= WHAT IS ASKED =
Write out the lines from the top of the material through the line with "shadows stay faint.", exactly and with nothing added.

= RECORDED DATA =
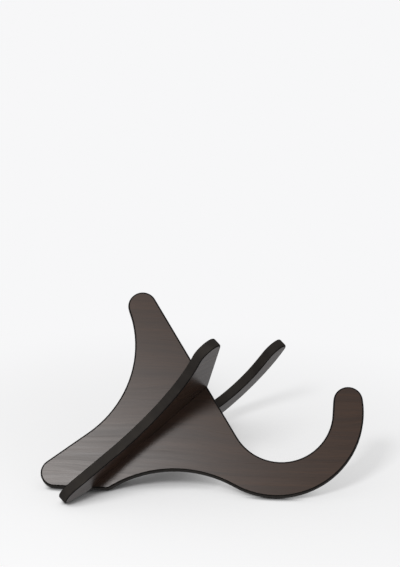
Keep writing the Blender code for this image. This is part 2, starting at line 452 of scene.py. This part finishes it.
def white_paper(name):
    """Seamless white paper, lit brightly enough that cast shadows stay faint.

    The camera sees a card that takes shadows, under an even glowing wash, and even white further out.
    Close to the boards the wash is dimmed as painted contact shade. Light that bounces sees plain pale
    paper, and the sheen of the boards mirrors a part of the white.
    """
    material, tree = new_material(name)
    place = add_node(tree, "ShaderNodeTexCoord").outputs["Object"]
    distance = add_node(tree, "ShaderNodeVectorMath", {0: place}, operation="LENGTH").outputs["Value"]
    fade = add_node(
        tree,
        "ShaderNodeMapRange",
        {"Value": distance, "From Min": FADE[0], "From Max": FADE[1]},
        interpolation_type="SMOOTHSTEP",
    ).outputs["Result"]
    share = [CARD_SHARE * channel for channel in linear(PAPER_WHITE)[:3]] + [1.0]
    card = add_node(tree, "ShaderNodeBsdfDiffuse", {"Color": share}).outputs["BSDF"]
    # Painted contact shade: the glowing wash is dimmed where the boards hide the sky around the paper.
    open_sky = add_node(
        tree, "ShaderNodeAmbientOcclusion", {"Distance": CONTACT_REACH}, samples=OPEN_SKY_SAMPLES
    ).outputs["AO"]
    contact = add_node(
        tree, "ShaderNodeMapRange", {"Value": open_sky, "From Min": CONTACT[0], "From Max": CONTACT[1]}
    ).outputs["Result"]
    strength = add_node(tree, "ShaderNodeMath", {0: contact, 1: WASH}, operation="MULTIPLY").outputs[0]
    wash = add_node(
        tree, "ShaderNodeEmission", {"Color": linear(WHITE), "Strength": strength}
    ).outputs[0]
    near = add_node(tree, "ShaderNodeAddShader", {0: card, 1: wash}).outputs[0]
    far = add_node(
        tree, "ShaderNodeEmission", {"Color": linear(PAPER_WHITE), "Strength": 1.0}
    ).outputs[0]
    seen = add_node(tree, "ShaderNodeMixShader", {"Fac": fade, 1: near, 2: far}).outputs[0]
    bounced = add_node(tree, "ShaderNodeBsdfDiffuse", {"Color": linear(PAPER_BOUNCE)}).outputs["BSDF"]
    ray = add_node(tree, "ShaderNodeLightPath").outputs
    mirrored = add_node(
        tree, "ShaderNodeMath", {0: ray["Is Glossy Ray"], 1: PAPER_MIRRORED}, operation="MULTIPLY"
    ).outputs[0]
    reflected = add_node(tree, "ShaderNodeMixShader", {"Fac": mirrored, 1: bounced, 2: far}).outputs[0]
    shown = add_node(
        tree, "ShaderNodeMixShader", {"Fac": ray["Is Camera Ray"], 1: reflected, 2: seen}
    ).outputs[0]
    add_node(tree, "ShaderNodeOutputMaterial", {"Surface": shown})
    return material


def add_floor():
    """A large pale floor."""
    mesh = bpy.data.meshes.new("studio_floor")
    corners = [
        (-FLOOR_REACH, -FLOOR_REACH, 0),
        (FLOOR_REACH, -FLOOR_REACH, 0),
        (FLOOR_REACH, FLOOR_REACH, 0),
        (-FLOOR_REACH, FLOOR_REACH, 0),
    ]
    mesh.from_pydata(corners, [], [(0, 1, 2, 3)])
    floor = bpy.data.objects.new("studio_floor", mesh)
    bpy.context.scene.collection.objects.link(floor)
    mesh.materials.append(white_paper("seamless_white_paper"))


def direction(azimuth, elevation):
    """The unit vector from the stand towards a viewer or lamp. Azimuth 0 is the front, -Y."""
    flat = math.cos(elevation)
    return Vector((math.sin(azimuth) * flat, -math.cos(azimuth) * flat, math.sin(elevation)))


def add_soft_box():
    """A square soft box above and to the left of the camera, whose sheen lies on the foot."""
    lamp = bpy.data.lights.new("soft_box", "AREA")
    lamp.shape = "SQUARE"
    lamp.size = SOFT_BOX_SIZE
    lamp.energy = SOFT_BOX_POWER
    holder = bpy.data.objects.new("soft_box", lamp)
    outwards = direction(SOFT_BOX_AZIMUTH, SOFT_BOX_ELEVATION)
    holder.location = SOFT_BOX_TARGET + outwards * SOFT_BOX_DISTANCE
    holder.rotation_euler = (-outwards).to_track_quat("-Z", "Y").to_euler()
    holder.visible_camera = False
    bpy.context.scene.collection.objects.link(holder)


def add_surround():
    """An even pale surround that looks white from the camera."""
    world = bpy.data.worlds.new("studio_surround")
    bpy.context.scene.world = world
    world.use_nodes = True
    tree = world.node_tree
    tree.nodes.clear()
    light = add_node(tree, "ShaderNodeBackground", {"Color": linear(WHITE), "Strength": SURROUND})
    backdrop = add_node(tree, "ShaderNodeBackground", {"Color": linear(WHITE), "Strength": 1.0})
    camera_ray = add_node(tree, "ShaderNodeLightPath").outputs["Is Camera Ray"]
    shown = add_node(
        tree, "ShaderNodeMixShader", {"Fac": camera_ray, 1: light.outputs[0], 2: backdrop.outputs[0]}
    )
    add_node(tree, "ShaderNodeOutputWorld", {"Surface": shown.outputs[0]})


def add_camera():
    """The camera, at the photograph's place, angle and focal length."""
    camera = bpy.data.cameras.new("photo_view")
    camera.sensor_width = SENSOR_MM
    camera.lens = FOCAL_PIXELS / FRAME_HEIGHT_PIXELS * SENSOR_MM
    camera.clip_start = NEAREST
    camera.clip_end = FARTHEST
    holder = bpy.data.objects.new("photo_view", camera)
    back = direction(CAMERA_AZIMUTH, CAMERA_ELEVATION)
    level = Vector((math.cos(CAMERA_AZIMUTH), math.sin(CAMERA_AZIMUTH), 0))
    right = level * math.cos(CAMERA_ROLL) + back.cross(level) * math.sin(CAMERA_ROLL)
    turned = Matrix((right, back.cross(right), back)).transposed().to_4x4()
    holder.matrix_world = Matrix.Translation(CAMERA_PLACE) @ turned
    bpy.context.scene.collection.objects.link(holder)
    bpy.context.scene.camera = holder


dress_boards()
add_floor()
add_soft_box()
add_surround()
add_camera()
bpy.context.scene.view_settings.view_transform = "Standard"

= RESULT =
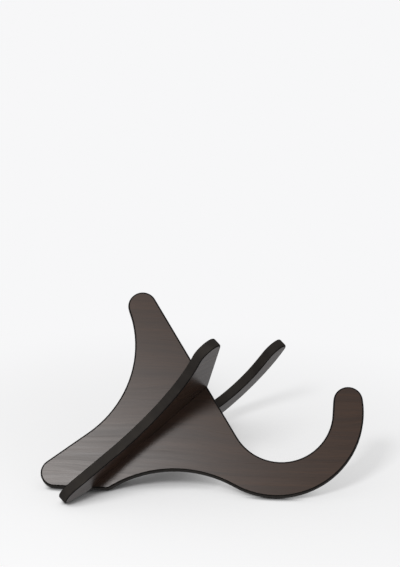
Keep writing the Blender code for this image. This is part 2, starting at line 452 of scene.py. This part finishes it.
def white_paper(name):
    """Seamless white paper, lit brightly enough that cast shadows stay faint.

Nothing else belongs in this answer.